Mientras Luciano fantasea, en el salón de recreación del Cerrito (pintado a nuevo con soles y colores cálidos por ellos, donde hay una mesa de pool y carteleras de espuma plast con fotos de él y de sus compañeros en los diferentes talleres) hay un equipo de música al que le zumban los parlantes. Se escucha: “ahhh ahhh ahhh ahhh, ahhh ahhh ahhh, peleamos, nos arreglamos, nos mantenemos en esa, pero nos amamos y ahí vamos”. El vaso con Coca Cola viene y va, el plato con pizza y budín hecho por los gurises en el taller de panadería que dicta Serpaj, también; el lechón saldrá en un rato. “Me van a dar un diploma. Tengo todas las recetas, de esto [budín], de pizza, de canelones, de todo”, se jacta Luciano, y sonríe. Más allá, cerca del parrillero, unos tocan los tambores junto al equipo de Proderechos; al lado otros juegan al ajedrez, otros al fútbol -con integrantes de Miramar Misiones- en la cancha que está enfrente, ahí nomás, cruzando la calle, y otros al pool.
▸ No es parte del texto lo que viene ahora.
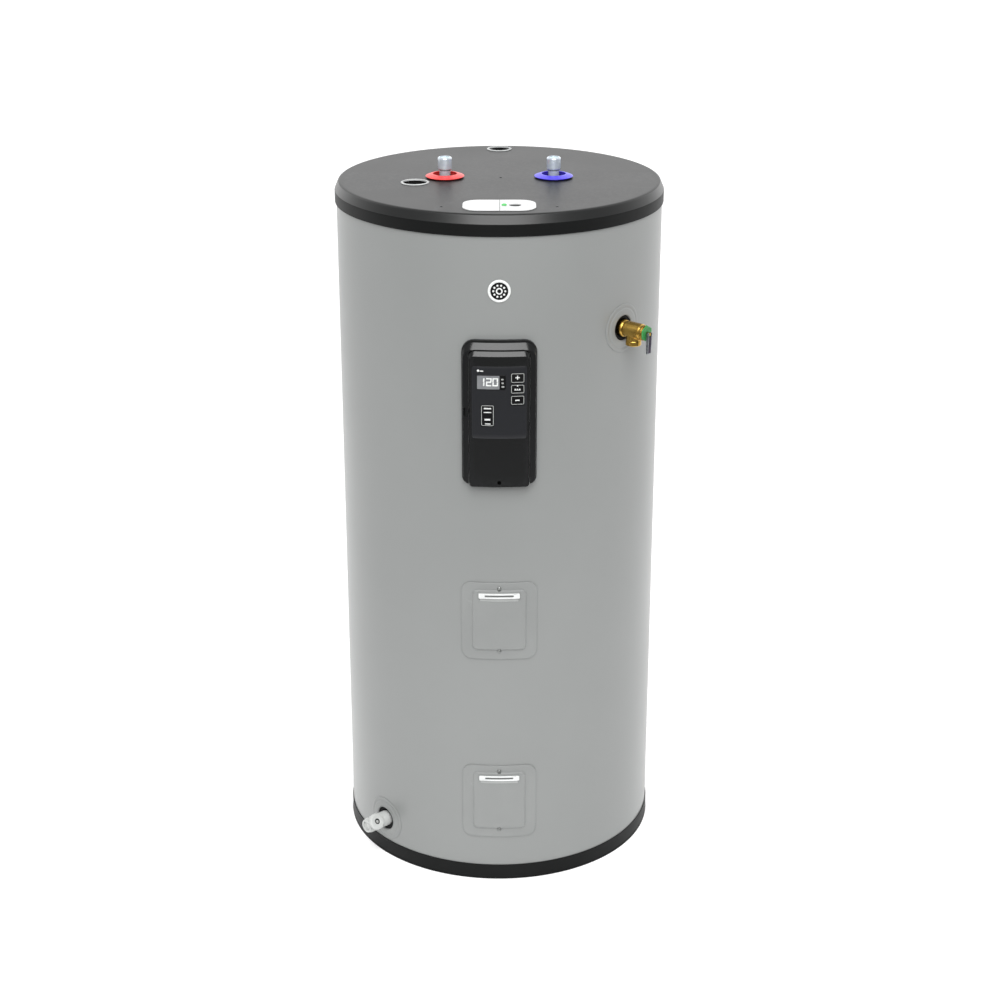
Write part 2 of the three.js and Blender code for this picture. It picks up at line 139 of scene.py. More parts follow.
def makeObject(name, mesh):
    piece = bpy.data.objects.new(name, mesh)
    bpy.context.scene.collection.objects.link(piece)
    return piece


def form(name, *grids):
    # a piece welded from its grids, still without a body or a finish
    return makeObject(name, makeMesh(name, grids))


def settle(piece, body, material, slot, *replaced):
    # gives a piece its finish, the body it rides on and the CAD nodes it stands for; slot is not used
    piece.data.materials.clear()
    piece.data.materials.append(material)
    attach(piece, body)
    if replaced:
        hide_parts(*replaced)
    return piece


def stand(node, name, piece, material):
    # piece stands for a CAD node: it rides on the node's body
    piece.name = name
    return settle(piece, bodyOf[node], material, slotOf[node], node)


def softCorners(points, closed=False, steps=5):
    # each corner (a, b, radius) becomes a quadratic curve between points cut back along its two sides
    rows = np.array(points, float)
    p, radius = rows[:, :2], rows[:, 2].copy()
    if not closed:
        radius[[0, -1]] = 0
    before, after = np.roll(p, 1, 0) - p, np.roll(p, -1, 0) - p
    lengthBefore = np.maximum(np.hypot(*before.T), 1e-9)
    lengthAfter = np.maximum(np.hypot(*after.T), 1e-9)
    cut = np.minimum(radius, np.minimum(lengthBefore, lengthAfter) * 0.49)
    start = p + before * (cut / lengthBefore)[:, None]
    end = p + after * (cut / lengthAfter)[:, None]
    t = np.linspace(0, 1, steps)[None, :, None]
    curve = (1 - t) ** 2 * start[:, None] + 2 * t * (1 - t) * p[:, None] + t ** 2 * end[:, None]
    return curve.reshape(-1, 2)


def turnedGrid(profile, closed=False, seg=96, steps=5, ripple=None, place=None):
    # point = (r cos a, r sin a, z) for each profile point (r, z) and angle a; ripple adds to r
    line = softCorners(profile, closed, steps)
    angle = np.linspace(0, 2 * pi, seg, endpoint=False)
    r = line[:, 0][:, None] + np.zeros_like(angle)[None]
    if ripple is not None:
        r = r + ripple(line, angle) * (r > 0.01)
    z = line[:, 1][:, None] + np.zeros_like(angle)[None]
    points = np.stack([r * np.cos(angle), r * np.sin(angle), z], -1)
    return (points if place is None else place(points), closed, True)


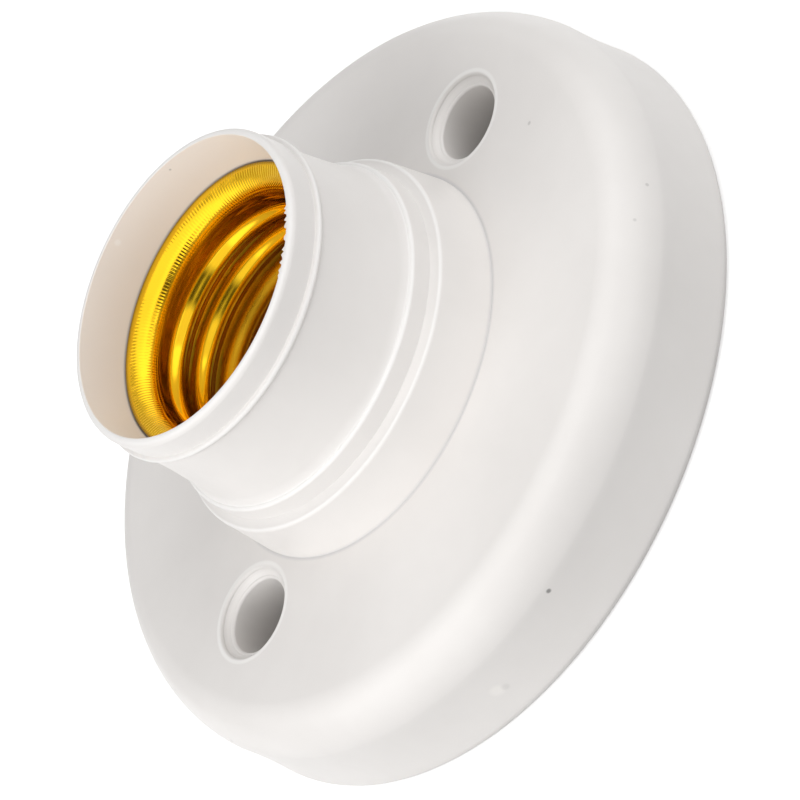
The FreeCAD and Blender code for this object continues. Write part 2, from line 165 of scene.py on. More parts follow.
def lathe(name, profile, segments, centre=(0.0, 0.0)):
    """A closed (r, z) profile turned about an upright axis; points on the axis become poles."""
    verts, rows = [], []
    for r, z in profile:
        if r < 1e-6:
            rows.append([len(verts)])
            verts.append((centre[0], centre[1], z))
            continue
        row = []
        for k in range(segments):
            t = 2 * math.pi * k / segments
            row.append(len(verts))
            verts.append((centre[0] + r * math.cos(t), centre[1] + r * math.sin(t), z))
        rows.append(row)
    faces = []
    for first, second in zip(rows, rows[1:] + rows[:1]):
        if len(first) == 1 and len(second) == 1:
            continue
        for k in range(segments):
            after = (k + 1) % segments
            if len(first) == 1:
                faces.append((first[0], second[after], second[k]))
            elif len(second) == 1:
                faces.append((first[k], first[after], second[0]))
            else:
                faces.append((first[k], first[after], second[after], second[k]))
    obj = new_object(name, verts, faces)
    face_outwards(obj)
    return obj


def cylinder_cut(obj, radius, low, high, x, y, segments=48):
    """Bore a plain hole through obj."""
    hole = [(0.0, low), (radius, low), (radius, high), (0.0, high)]
    carve(obj, lathe("hole", hole, segments, (x, y)), "DIFFERENCE")


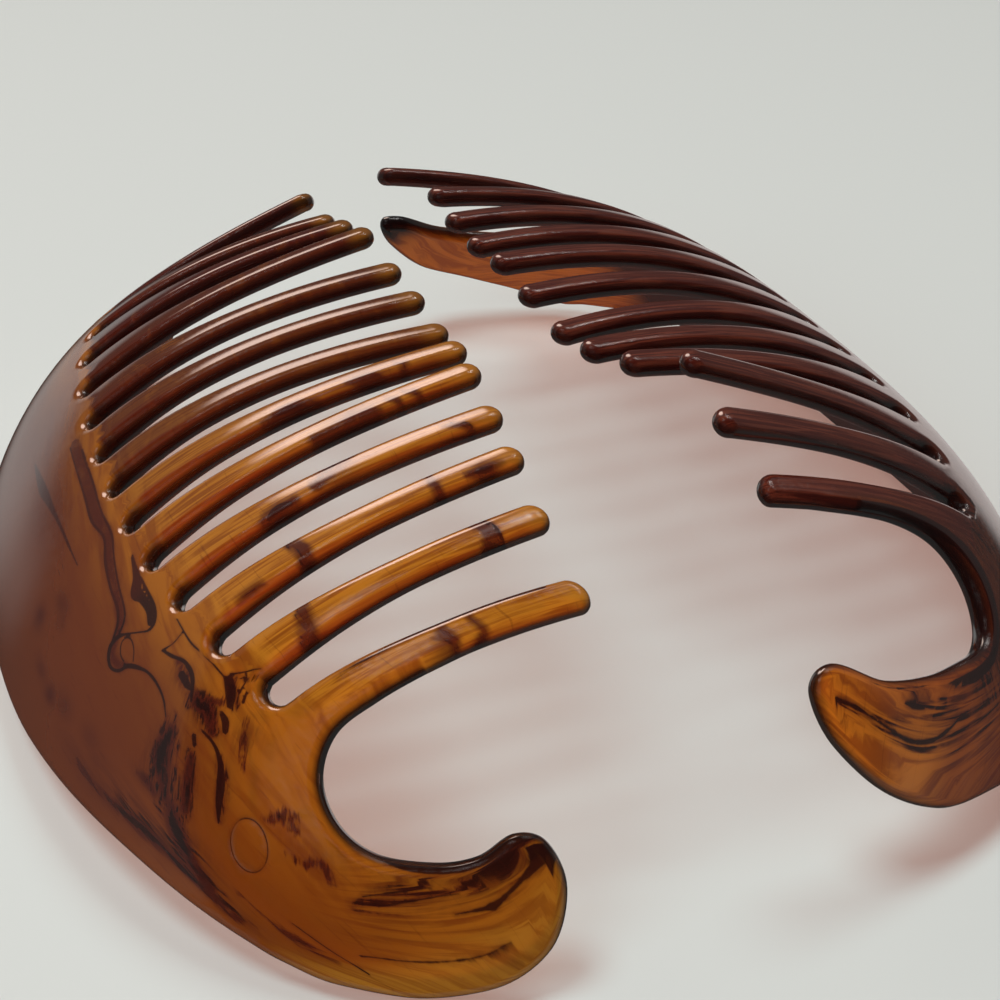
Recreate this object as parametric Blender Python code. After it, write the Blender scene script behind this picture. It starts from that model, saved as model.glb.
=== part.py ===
"""Interlocking banana hair clip: two separate one-piece comb halves that lie on a table.

Each half is a crescent shell whose wall turns in at both ends into a rounded hook,
with a row of curved teeth growing from its upper edge over the hollow.
"""
import math

import bmesh
import bpy
from mathutils import Matrix, Vector
from mathutils.geometry import delaunay_2d_cdt

MM = 0.001

# driving dimensions in millimetres, angles in degrees
PITCH = 6.3
WALL = 2.3
TOOTH_THICKNESS = 1.9
ROOT_HALF_WIDTH, TIP_HALF_WIDTH = 2.0, 1.45
NARROWING_LENGTH = 0.6

# double curve of the outer surface: a section of reach and rise, shrinking to both ends
REACH, RISE, FOOT = 73.9, 56.7, -27.5
SECTION_POWER = 3.16
PLAN_HALF_LENGTH, PLAN_POWER = 64.4, 2.62
RISE_HALF_LENGTH, RISE_POWER = 57.0, 3.53
MID_PLANE = 22.4

# section angles: range of the table, wall's change to tooth thickness, and the teeth's tips
BASE_ANGLE, TOP_ANGLE = 18.0, 84.0
WALL_ANGLE, TOOTH_ANGLE = 43.2, 52.2
TIP_ANGLE, TIP_SPREAD = 69.6, -4.5
SPREAD_LENGTH = 40.0

# roots: section angle of the gap ends at the middle, and its change at the spread length
# hooks and foot: distance from the middle, section angle
# teeth, from the near end: tip's section angle, set of the tip outwards and along the row
LEFT = {
    "root_angle": 44.4,
    "root_spread": 1.8,
    "tip_slope": 0.0,
    "near_hook": (
        (39.4, 54.1), (39.4, 50.7), (39.6, 47.4), (41.4, 44.6), (44.2, 43.2), (46.7, 43.7),
        (48.7, 46.2), (49.6, 48.9), (49.6, 51.9), (50.5, 53.5), (52.4, 52.9), (53.8, 49.4),
        (53.8, 43.6), (52.2, 37.6), (49.2, 33.6), (46.3, 32.1),
    ),
    "far_hook": (
        (39.6, 54.1), (39.5, 50.7), (39.8, 47.4), (41.4, 44.6), (44.2, 43.2), (46.2, 42.2),
        (47.6, 42.3), (48.2, 43.6), (48.3, 45.3), (49.0, 46.2), (50.2, 45.2), (50.9, 42.2),
        (50.6, 38.6), (49.4, 35.6), (47.8, 33.6), (45.8, 32.3),
    ),
    "foot": ((43.8, 31.5), (39.6, 30.9), (31.8, 30.2), (20.8, 28.9), (10.4, 27.7), (0.0, 27.3)),
    "teeth": (
        (0.0, -0.8, -0.3), (-0.3, -0.8, 1.9), (-0.6, 0.4, 1.5), (-0.7, 0.3, 1.3),
        (-0.8, 0.9, 1.2), (-0.8, 0.6, -0.3), (-0.8, -0.4, -0.9), (-0.6, -0.5, 0.2),
        (-0.5, -0.3, 0.5), (-0.5, 0.9, 1.3), (-0.6, 0.4, 0.3), (-0.5, 0.0, 0.0),
        (-0.3, 1.7, 0.9),
    ),
}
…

Son 14 los gurises que están presos ese jueves ahí, y todos están conversando, comiendo, jugando. Todos menos uno. Hay un gurí grandote que está dopadísimo y triste, que da vueltas de un lado para otro y afloja la marcha cuando algún compañero o Angelito -la educadora Miriam Rodríguez- le dicen alguna cosa para subirle el ánimo y lo miman. Luciano explica que el pobre tiene a la madre presa, y que lo llamó hace un rato porque él se había cortado las muñecas y lo habían llevado al Vilardebó, y bueno, “anda re bajón”.

“Así como lo ves, a este, sabé lo qué”.